The second memo said the board felt their opinions had been dismissed despite attempts to continue dialogue on the issue, and that administration had not yet put in the required effort to solve the issue.

“We were deeply disappointed with your assertion that you weren’t interested in meeting with us to hear our concerns about your imposition of the Safe Space training responsibilities on the EXCEL/OEMSS staff,” the memo said, “This disrespectful behavior is the very antithesis of shared governance and transparency.”

The memo went on to say that the advisory board members are requesting that administration shift the responsibilities of Safe Place training from OEMSS to the Office of Equity and Diversity. OEMSS staff members are identified in the memo as having the best of intentions, but not yet prepared to offer and host the training “by their own professional assessment.”

The director of OEMSS, David Young, commented that he would let the statements made by Patten Wallace and Tamika Mitchell, dean of students, stand as representative of the viewpoint of the office.

Patten Wallace said the core cause of the disagreement is one of philosophy; while the board has asserted that it would be better for a single person to be in charge of the LGBTQA initiatives, administration believes it would be best for several people to share the responsibilities in order to facilitate their handling in the most efficient way possible.

“…We realized that part of the diversity, part of the experience of education for students is to be able to work and appreciate students and staff of diverse backgrounds, and so we want to demonstrate that in the way we serve students,” said Patten Wallace, “so we intentionally decided not to have isolated staff or isolated populations, so philosophically, we believe that’s the best way to educate students, and help them appreciate and value the differences and diversity we offer.”

Jon Strunk, assistant vice president of university communications, agreed with Patten Wallace.

“Philosophically, you don’t want a single person doing one single thing,” he said, “… you want the entirety of the staff to be well-educated on LGBTQA Initiatives.”

Patten Wallace said that this is the direction the university has been moving in for some time now.
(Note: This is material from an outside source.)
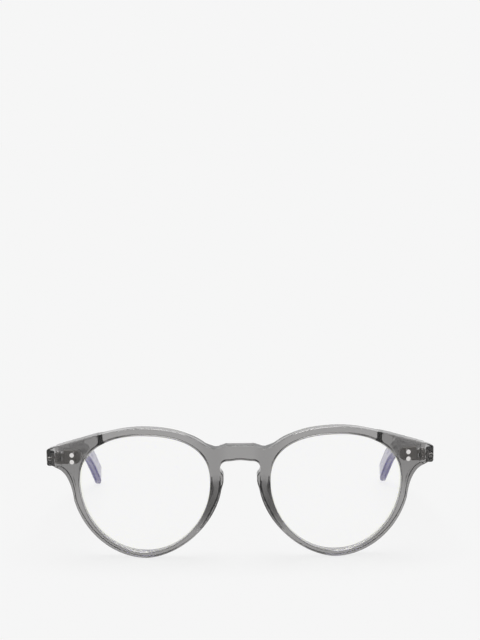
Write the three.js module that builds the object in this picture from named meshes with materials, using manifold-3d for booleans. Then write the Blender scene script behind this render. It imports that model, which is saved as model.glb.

Mitchell said there were no duties that were entirely exclusive to Pervaiz, and that the duties were split up even before she left.

“The programs and the services are still going…” Mitchell said. “Fatima wasn’t the only person that completed those tasks, she worked along with the entire staff of the Office of Excellence and Multicultural Student Services, so they all worked together…Fatima, she was a great piece of that, but when she left, those services, they continued.”

The board is meeting again on Nov. 10 with Patten Wallace and Larry Burns, the vice president for external affairs.

“We’re not looking for a fight, by no means,” Escobar said. “We do not want to fight, we want to work closely with the administration, with Dr. Patten Wallace, we want to work closely with everyone, because we want a better community at the university.”